Frame transfer times intervene between successive integration times. These frame transfer times occur during the field retrace intervals of the rasterscanned video signal generated from the CCD imager output signal samples. During frame transfer times, the gate electrodes overlying the parallel array of CCD charge transfer channels have dynamic clocking signals applied to them. This causes the transfer of successive rows of charge packets from the output ends of the CCD charge transfer channels in the image register to the input ends of CCD charge transfer channels in the frame-storage register.
The frame-storage register comprises a plurality of CCD charge transfer channels disposed in parallel array on the semiconductive substrate. During a field transfer time the gate electrodes overlying these charge transfer channels, like the gate electrodes overlying the charge transfer channels of the image register, have dynamic clocking signal voltages applied to them that change at relatively fast clock rate applied to them. So all the charge packets descriptive of the energies of respective radiant energy image elements, which had been accumulated in the image register during the previous image integration time, are transferred to respective charge transfer stages in the frame-storage register.
During the succeeding field trace interval, the frame-storage register is forward clocked at relatively slow clock rate to advance rows of charge packets in its charge transfer channels, by one charge transfer stage each line retrace interval. The row of charge packets transferred from the output ends of the charge transfer channels of the frame-storage register load, in parallel, the successive charge transfer stages in the output line register. During line retrace intervals the output line register is operated as a CCD shift register clocked at pixel scan rate to deliver the row of charge packets serially to a charge sensing stage. The charge sensing stage generates samples of a raster-scanned video signal responsive to respective ones of these charge packets.
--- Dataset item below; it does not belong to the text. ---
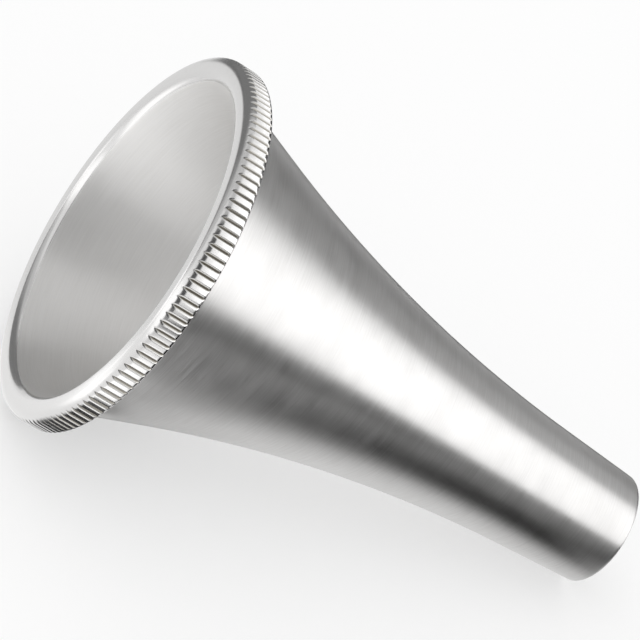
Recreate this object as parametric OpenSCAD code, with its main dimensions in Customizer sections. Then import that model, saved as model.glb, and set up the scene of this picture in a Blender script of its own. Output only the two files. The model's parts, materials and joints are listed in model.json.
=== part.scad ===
// Ear speculum: a spun metal funnel with a knurled ring brazed round its mouth.
// It lies on its side, on the ring's heel and the edge of the tip, as it does on a tray.
// Each piece is drawn about its own axis, with the ring's front face at height 0 and the
// tip at full length, and laid_down() then turns and lowers the whole object onto the floor.

/* [Overall] */
// Whole length, from the ring's front face to the end of the tip
length = 37.2; // [35:0.1:42]

/* [Ring] */
// Diameter over the knurl
ring_d = 24.4; // [22:0.1:28]
// Width of the ring's front, from the knurl in to the edge of the mouth
ring_band = 1.625; // [1.45:0.005:2.2]
// Width of the ring along the axis
ring_w = 1.85; // [1.6:0.05:2.6]
// Rounding of the front outer edge, where the grooves run out
nose_round = 0.62; // [0.4:0.02:0.7]
// Rounding of the rear outer edge, which the object lies on
heel_round = 0.3; // [0.15:0.05:0.5]
// Width of the polished rounded lip round the mouth, measured across it
lip_w = 0.6; // [0.4:0.05:0.7]
// Depth of that lip behind the front face
lip_depth = 0.37; // [0.2:0.01:0.45]

/* [Knurl] */
// Grooves round the ring
knurl_count = 134; // [80:2:140]
// Depth of a groove
knurl_depth = 0.12; // [0.08:0.01:0.19]
// Angle between the two flanks of a groove
knurl_angle = 90; // [60:5:95]

/* [Funnel] */
// Clear diameter of the tip's bore
tip_d = 6.2; // [4:0.1:7]
// Thickness of the metal
wall = 0.6; // [0.4:0.05:0.7]
// Half-angle of the long taper at the tip
tip_angle = 3.7; // [3:0.1:4.5]
// Length from the tip back to where the taper's line meets the line of the mouth's cone
taper_run = 18.75; // [17:0.05:21]
// Length of wall on each side of that place that the long sweep rounds off
sweep_half = 12.9; // [11:0.1:14.5]
// Length of the tip's bore that is straight
tip_land = 2.5; // [1.5:0.1:3]

/* [Joint between ring and funnel] */
// Depth of the shoulder in the ring that the funnel's mouth butts against
shoulder = 0.75; // [0.6:0.05:1]
// Thickness of the braze between the two cones
braze_gap = 0.1; // [0.05:0.01:0.15]
// Radius of the fillet that the braze leaves behind the ring
braze_fillet = 0.25; // [0.2:0.01:0.4]

/* [Hidden] */
$fn = 180;

// How far a cutting shape runs past the face it cuts
over = 0.05;

// Radii of the ring, of the mouth at the foot of its lip, and of the tip
ring_r = ring_d / 2;
mouth_r = ring_r - ring_band;
bore_r = tip_d / 2;
tip_out_r = bore_r + wall;

// Where the taper's line meets the cone's, on the outside, and the cone's half-angle: its
// line clears the foot of the lip by the wall's thickness
meet_h = length - taper_run;
meet_r = tip_out_r + taper_run * tan(tip_angle);
cone_run = meet_h - lip_depth;
cone_drop = mouth_r - meet_r;
mouth_angle = atan2(cone_drop, cone_run) + asin(wall / norm([cone_run, cone_drop]));

// The cone behind the mouth, as radii at a height h, on its inside and outside
function inner_r(h) = mouth_r - (h - lip_depth) * tan(mouth_angle);
function outer_r(h) = inner_r(h) + wall / cos(mouth_angle);
function seat_r(h) = outer_r(h) + braze_gap / cos(mouth_angle);

// The lip is one arc, level with the front face at its outer end
lip_r = (lip_w * lip_w + lip_depth * lip_depth) / (2 * lip_depth);

// The sweep is one arc that touches both lines, about this centre outside the wall
sweep_r = sweep_half / tan((mouth_angle - tip_angle) / 2);
sweep_mid_h = meet_h + sweep_half * cos(tip_angle) + sweep_r * sin(tip_angle);
sweep_mid_r = meet_r - sweep_half * sin(tip_angle) + sweep_r * cos(tip_angle);

// The tip's edge is one full round between its bore and its taper
tip_round = wall * cos(tip_angle) / (1 + cos(tip_angle) - sin(tip_angle));
tip_mid_h = length - tip_round;
tip_mid_r = bore_r + tip_round;

// The heel's round, and the lean of a line that touches it and the round of the tip
heel_mid_h = ring_w - heel_round;
heel_mid_r = ring_r - heel_round;
rest_run = tip_mid_h - heel_mid_h;
rest_drop = heel_mid_r - tip_mid_r;
lie_angle = atan2(rest_drop, rest_run)
    + asin((heel_round - tip_round) / norm([rest_run, rest_drop]));

// Height of the mouth's centre over the floor, and the two ends of the object as it lies
lie_lift = heel_mid_h * sin(lie_angle) + heel_mid_r * cos(lie_angle) + heel_round;
mouth_end = nose_round * cos(lie_angle) - (ring_r - nose_round) * sin(lie_angle) - nose_round;
tip_end = tip_mid_h * cos(lie_angle) + tip_mid_r * sin(lie_angle) + tip_round;

// Turns a piece from its own upright axis to the way it lies, centred over the origin.
module laid_down() {
    translate([-(mouth_end + tip_end) / 2, 0, lie_lift])
        rotate([0, 90 + lie_angle, 0])
            children();
}

// Point on the sweep's arc of radius r where the wall leans by the angle a.
function on_sweep(r, a) = [sweep_mid_r - r * cos(a), sweep_mid_h - r * sin(a)];

// Everything inside a wall that runs as a cone, then the sweep of radius r, then a taper
// that ends at the point foot; top is the cone's first point.
module sweep_zone(top, r, foot) {
    from = on_sweep(r, mouth_angle);
    to = on_sweep(r, tip_angle);
    polygon([[0, top.y], top, from, [0, from.y]]);
    difference() {
        translate([0, from.y])
            square([from.x, to.y - from.y]);
        translate([sweep_mid_r, sweep_mid_h])
            circle(r, $fn = 1440);
    }
    polygon([[0, to.y], to, foot, [0, foot.y]]);
}

// What the full round takes off the tip's two corners.
module tip_round_cut() {
    lean = [cos(tip_angle), sin(tip_angle)];
    mid = [tip_mid_r, tip_mid_h];
    difference() {
        polygon([
            [bore_r - over, tip_mid_h],
            mid,
            mid + (tip_round + over) * lean,
            [tip_out_r + over, length + over],
            [bore_r - over, length + over]
        ]);
        translate(mid)
            circle(tip_round);
    }
}

// Half of the funnel's lengthwise section.
module funnel_section() {
    difference() {
        sweep_zone([outer_r(shoulder), shoulder], sweep_r, [tip_out_r, length]);
        sweep_zone([inner_r(shoulder - over), shoulder - over], sweep_r + wall,
            [bore_r, length - tip_land]);
        translate([0, length - tip_land])
            square([bore_r, tip_land + over]);
        tip_round_cut();
    }
}

// Takes a square corner at the point at, which faces the way dir, down to the radius r.
module corner_cut(at, dir, r) {
    translate(at)
        scale([dir.x, dir.y])
            difference() {
                translate([-r, -r])
                    square(r + over);
                translate([-r, -r])
                    circle(r);
            }
}

// Half of the ring's section, before the knurl.
module ring_section() {
    difference() {
        polygon([
            [inner_r(shoulder), shoulder],
            [mouth_r, lip_depth],
            [mouth_r, 0],
            [ring_r, 0],
            [ring_r, ring_w],
            [seat_r(ring_w), ring_w],
            [seat_r(shoulder), shoulder]
        ]);
        corner_cut([ring_r, 0], [1, -1], nose_round);
        corner_cut([ring_r, ring_w], [1, 1], heel_round);
        difference() {
            translate([mouth_r - over, -over])
                square([lip_w + over, lip_depth + over]);
            translate([mouth_r + lip_w, lip_r])
                circle(lip_r);
        }
    }
}

// A groove's three points, seen along the axis, for the groove number i.
function groove(i) = [
    for (side = [-1, 0, 1])
        let (
            out = side == 0 ? ring_r - knurl_depth : ring_r + over,
            across = side * (knurl_depth + over) * tan(knurl_angle / 2),
            turn = (i + 0.5) * 360 / knurl_count
        )
        [out * cos(turn) - across * sin(turn), out * sin(turn) + across * cos(turn)]
];

// The ring seen along its axis: a disc with a V-groove between each two teeth.
module knurl_outline() {
    polygon([for (i = [0 : knurl_count - 1]) each groove(i)]);
}

module grip_ring() {
    color("silver")
        laid_down()
            intersection() {
                rotate_extrude()
                    ring_section();
                translate([0, 0, -over])
                    linear_extrude(ring_w + 2 * over)
                        knurl_outline();
            }
}

module funnel() {
    color("lightsteelblue")
        laid_down()
            rotate_extrude()
                funnel_section();
}

// The braze: a thin cone between ring and funnel, and the fillet that shows behind the ring.
module braze_section() {
    foot = outer_r(ring_w);
    mid = [foot + braze_fillet * (1 - sin(mouth_angle)) / cos(mouth_angle), ring_w + braze_fillet];
    polygon([
        [outer_r(shoulder), shoulder],
        [seat_r(shoulder), shoulder],
        [seat_r(ring_w), ring_w],
        [foot, ring_w]
    ]);
    difference() {
        polygon([
            [foot, ring_w],
            [mid.x, ring_w],
            mid,
            mid - braze_fillet * [cos(mouth_angle), sin(mouth_angle)]
        ]);
        translate(mid)
            circle(braze_fillet);
    }
}

module braze_seam() {
    color("goldenrod")
        laid_down()
            rotate_extrude()
                braze_section();
}

funnel();
grip_ring();
braze_seam();
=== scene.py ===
# %% [markdown]
# # An ear speculum in satin and polished steel
# An ear speculum is a small metal funnel that holds the ear canal open. A sheet disc is spun
# over a former into a wide mouth, a long sweep and a narrow tip, and a knurled ring is brazed
# round the mouth for the fingers. The construction model holds its sizes and its place, so
# this script starts by loading it. Everything below stands where it stands, in metres.

# %% Load the construction model
import json

import bpy
import numpy as np
from mathutils import Matrix


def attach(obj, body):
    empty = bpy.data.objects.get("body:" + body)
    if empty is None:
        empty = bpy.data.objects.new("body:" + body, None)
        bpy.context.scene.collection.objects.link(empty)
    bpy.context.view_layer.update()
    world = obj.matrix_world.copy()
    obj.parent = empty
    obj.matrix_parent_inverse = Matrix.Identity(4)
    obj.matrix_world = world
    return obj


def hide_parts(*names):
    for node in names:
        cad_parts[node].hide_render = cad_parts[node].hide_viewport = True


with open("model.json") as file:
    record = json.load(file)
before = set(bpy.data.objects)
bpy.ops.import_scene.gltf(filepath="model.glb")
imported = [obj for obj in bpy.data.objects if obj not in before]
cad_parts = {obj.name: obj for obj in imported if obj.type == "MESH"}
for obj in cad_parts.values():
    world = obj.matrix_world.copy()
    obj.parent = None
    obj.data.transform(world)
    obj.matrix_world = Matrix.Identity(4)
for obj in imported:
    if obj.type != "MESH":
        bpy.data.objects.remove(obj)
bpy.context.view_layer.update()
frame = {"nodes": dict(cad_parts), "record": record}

MM = 0.001

print("pieces in the frame:", sorted(frame["nodes"]))

# %% [markdown]
# The speculum lies on its side, so its own axis leans down from the mouth to the tip. The
# record gives the bore at the tip, with a point on the axis and the axis itself. Heights are
# measured along that axis, from the front face of the ring, and radii away from it. What can
# be measured on the frame is read from it, so the looks stay on the construction.

# %% Find the axis and the main sizes
mounts = {mount["name"]: mount for mount in frame["record"]["mounts"]}
bore_point = np.array(mounts["tip_bore"]["pos_m"])
AXIS = np.array(mounts["tip_bore"]["axis"])
AXIS = AXIS / np.linalg.norm(AXIS)
SIDE = np.array([0.0, 1.0, 0.0])
DOWN = np.cross(SIDE, AXIS)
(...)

The transfer of rows of charge packets from the image register of a frame-transfer type imager to its frame-storage register by transferring each row of charge packets in parallel, from the output ends of the charge transfer channels in the image-register into the successive charge transfer stages of a further CCD line register, and thence into the input ends of the charge transfer channels in the frame storage register has been previously described by others. Those persons who have used a further CCD line register between the image register and frame storage registers have (as far as is known by the inventor) used it as an output line register. This further output line register permits scanning the image field in reverse line order, for example.
This further output line register has also been used to read out a row of charge packets descriptive only of transfer smear as generated by overclocking lhe image register, or of a row of charge packets descriptive only of transfer smear plus dark current as generated in a portion of the image register masked from irradiation of the radiant energy image. This has been done as a preliminary step in arrangements for compensating against transfer smear in the imager output signal.
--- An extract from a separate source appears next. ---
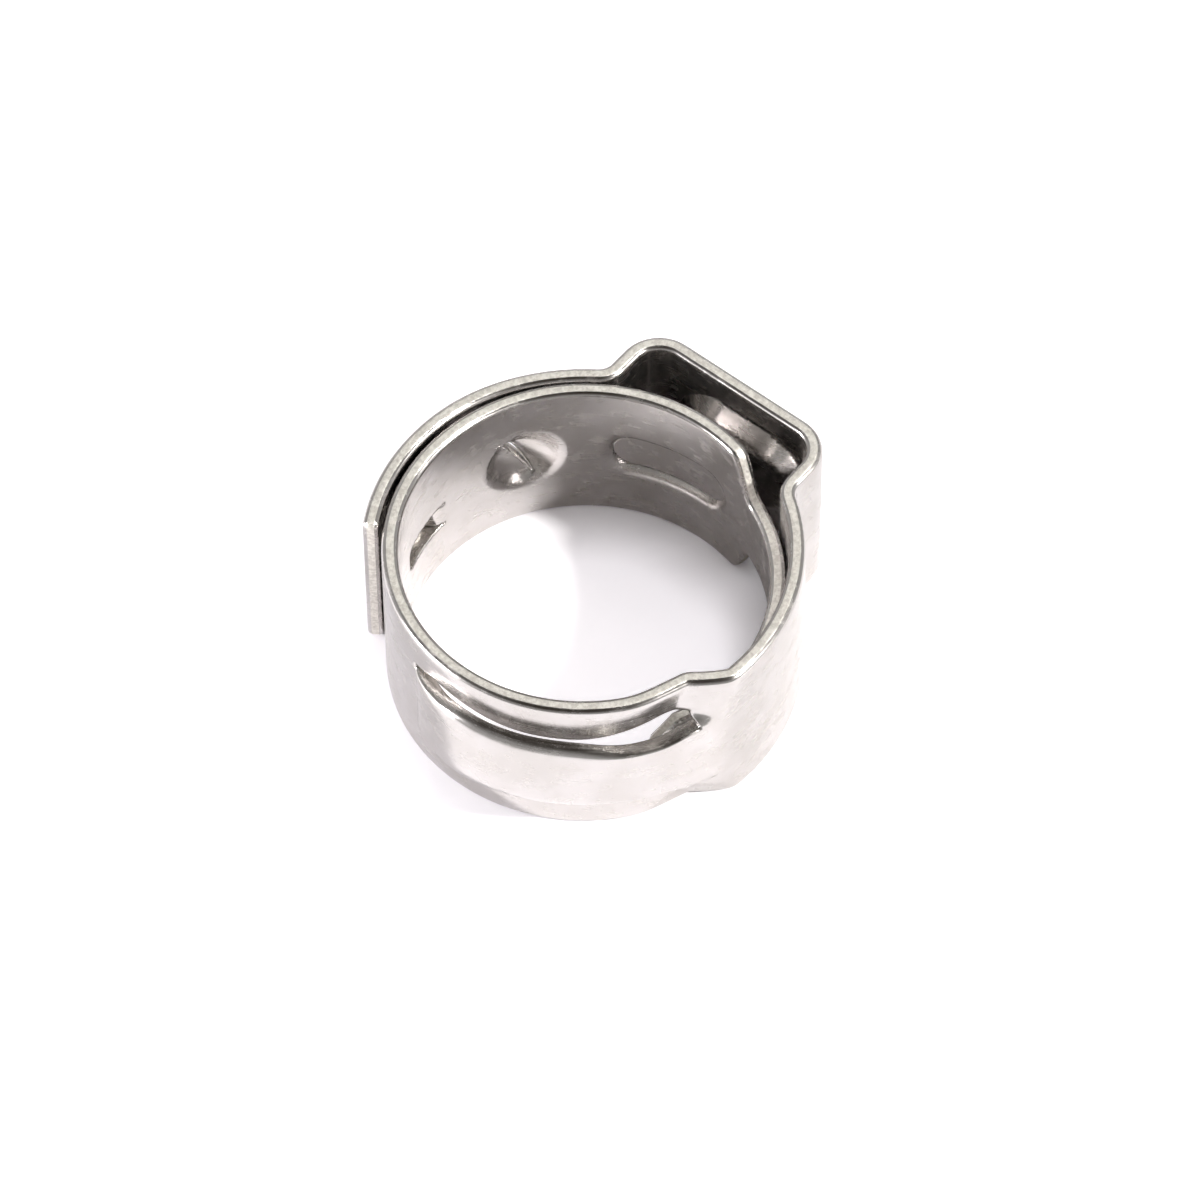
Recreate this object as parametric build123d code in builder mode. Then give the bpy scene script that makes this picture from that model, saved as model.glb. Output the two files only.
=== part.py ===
from build123d import *
import os
from math import asin, cos, degrees, radians, sin, sqrt

os.makedirs("parts", exist_ok=True)

# One-ear stepless hose clamp, stamped and rolled from a single strip of stainless sheet.
# Millimetres.  The origin is the centre of the hose bore, +Z runs along the hose and the
# ear stands towards +Y.  Angles are degrees about the bore, counter-clockwise from +X.
# The strip starts at the tip of the tongue, runs counter-clockwise under the ear and round
# the ring, steps outwards past the channel, climbs over itself, makes the ear and ends in a
# square-cut tail that hooks onto the layer below.

# ---- the strip -------------------------------------------------------------------------
bore_diameter = 13.3  # open clamp, before the ear is pinched
band_width = 7.0
band_thickness = 0.6
layer_gap = 0.07  # between the lower and the upper layer of the strip
edge_break = 0.12  # the burr-free long edges are broken by this much

# ---- the two layers --------------------------------------------------------------------
bore_radius = bore_diameter / 2
lower_outside = bore_radius + band_thickness
upper_inside = lower_outside + layer_gap
upper_outside = upper_inside + band_thickness
lower_centre = bore_radius + band_thickness / 2
upper_centre = upper_inside + band_thickness / 2
half_width = band_width / 2
cut_reach = 2 * upper_outside  # a cutter this long passes every layer

# ---- where things lie round the ring ---------------------------------------------------
ear_angle = 90.0
shoulder_top_angle = 74.5  # where the full width of the lower layer ends
shoulder_low_angle = 67.5  # where the tongue has its own width
tongue_tip_angle = -45.5
channel_start_angle = -107.5  # the two slits run from here
channel_end_angle = -18.5  # to here
channel_ramp = 15.0  # the strap's way out to the upper radius
joggle_turn = 12.0  # the rails' way out to the upper radius
bead_start_angle = 78.5
bead_end_angle = 123.5
dome_angle = 148.5
finger_root_angle = 179.5
finger_slot_turn = 22.0
tail_angle = 212.5

# ---- the ear ---------------------------------------------------------------------------
ear_width = 8.7  # over the outside of its legs
ear_top = 9.3  # from the bore's axis to the outside of its plate
ear_corner = 1.6  # outside radius of its two corners
ear_foot = 0.6  # outside radius where a leg leaves the ring
dimple_shift = 0.4  # it sits a little nearer to the ear's +X leg
dimple_length = 5.4
dimple_height = 4.0
dimple_depth = 0.45
dimple_slope = 40.0  # the dimple's wall, from the pressing direction

# ---- the tongue and its channel --------------------------------------------------------
tongue_width = 3.2
tongue_tip_corner = 0.9  # how much its tip tapers on each side
strap_width = 3.4
slit_width = 0.2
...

At a time before dynamic metal-oxidesemiconductor transistor memories were perfected, CCD arrays were contemplated for use as serial memories for computers. A parallel array of CCD charge transfer channels was provided with a CCD input line register arranged for loading their input ends from respective ones of its successive charge transfer stages. Charge packets, originally serially generated, were transferred into the line register during shift register operation and then transferred out in parallel. The parallel array of CCD charge transfer channels was provided a CCD output line register for unloading charge packets from their output ends in parallel to be converted back to serial format. While the charge packets in these serial memories contained bit information, similar serial memory architecture can be used with charge packets describing analog signal samples.
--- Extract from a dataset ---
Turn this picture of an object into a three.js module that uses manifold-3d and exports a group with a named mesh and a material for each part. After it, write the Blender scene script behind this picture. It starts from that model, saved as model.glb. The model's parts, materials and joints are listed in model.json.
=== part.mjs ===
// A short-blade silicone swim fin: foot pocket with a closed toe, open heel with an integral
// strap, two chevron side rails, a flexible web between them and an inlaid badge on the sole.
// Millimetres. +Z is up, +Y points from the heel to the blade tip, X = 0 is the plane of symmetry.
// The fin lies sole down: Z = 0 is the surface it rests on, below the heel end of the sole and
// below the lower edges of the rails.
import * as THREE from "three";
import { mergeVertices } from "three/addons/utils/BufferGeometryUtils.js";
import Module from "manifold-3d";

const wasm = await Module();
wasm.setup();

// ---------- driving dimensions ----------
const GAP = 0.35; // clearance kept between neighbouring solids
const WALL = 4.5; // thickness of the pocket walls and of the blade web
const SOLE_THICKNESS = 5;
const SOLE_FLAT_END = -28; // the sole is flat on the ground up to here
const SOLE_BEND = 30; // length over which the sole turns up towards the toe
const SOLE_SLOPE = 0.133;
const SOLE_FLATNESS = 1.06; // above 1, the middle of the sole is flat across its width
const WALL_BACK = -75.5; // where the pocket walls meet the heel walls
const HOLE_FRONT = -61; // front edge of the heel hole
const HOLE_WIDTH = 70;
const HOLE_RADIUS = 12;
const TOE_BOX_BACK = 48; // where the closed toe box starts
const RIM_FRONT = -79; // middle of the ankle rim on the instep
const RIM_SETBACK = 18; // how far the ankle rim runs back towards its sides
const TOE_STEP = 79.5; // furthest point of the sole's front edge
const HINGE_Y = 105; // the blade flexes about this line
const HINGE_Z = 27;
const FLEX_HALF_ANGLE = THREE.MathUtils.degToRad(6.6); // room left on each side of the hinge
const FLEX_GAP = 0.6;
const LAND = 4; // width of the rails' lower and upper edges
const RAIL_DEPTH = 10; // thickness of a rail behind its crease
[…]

The present inventor points out that the frame-storage memory in a frame-transfer type of CCD imager that has one CCD line register at the input ends of its charge transfer channels and has another CCD line register at their output ends can be operated as such a serial memory for analog signal samples. Further, the sample data in the rows of charge packets read serially from the line register at one end of the frame-storage register can be used to generate charge packets descriptive of sample data that can be read serially into the line register at the other end of the frame-storage memory to rewrite the frame-storage memory as it is being read. More particularly, read-out of the frame-storage register can be carried out on a non-destructive basis, in sharp contrast to prior art practice. Selectively reading out from the frame-storage register permits a variety of imager operational modes not previously possible.
For example, this new frame-transfer type of CCD imager can prevent certain artifacts of motion from occurring on moving vertical edges in television cameras using line interlace in alternate fields. Frame transfers can be made during alternate field retrace intervals. The frame-storage register can be read out twice in successive field trace intervals. During the field trace interval when the first read-out from the frame storage register is made, a first of two sets of alternate lines of video signal samples can be selected for retiming at a halved sample rate, to supply the basis for generation of a continuous video signal in the line trace portions of that field trace interval. During the field trace interval when the second read-out from the frame storage register is made, the second set of alternate lines of video signal samples can be selected for retiming at the halved sample rate, to supply the basis for generation of continuous video signal in the line trace portions of that field trace interval.
This new frame-transfer type of CCD imager can be used to effectuate trade-offs between image resolution and camera sensitivity to radiant energy. One can reread the frame-storage register several times, to keep flicker imperceptible, while sacrificing resolution of moving objects, to allow more field trace intervals over which to accumulate charge packets generated by photoconversion of radiant energy image elements. The sensitivity of the imager increases in direct proportion to increase in the image integration time, presuming there is no filling of the CCD charge transfer channel wells to overflowing.
Non-destructive read-out of the frame-storage register is preferably carried out entirely in the charge domain, without having to convert charge packets to voltage samples and to convert the voltage samples back into charge packets. This can be done using floating-gate electrometers. But lower-noise read out can be achieved using a floating-diffusion electrometer similar to that described by P. A. Levine in his U.S. patent application Ser. No. 729,651, filed May 2, 1985, entitled "TAPPED CCD DELAY LINE WITH NON-DESTRUCTIVE CHARGE SENSING FLOATING DIFFUSIONS", and assigned to RCA Corporation.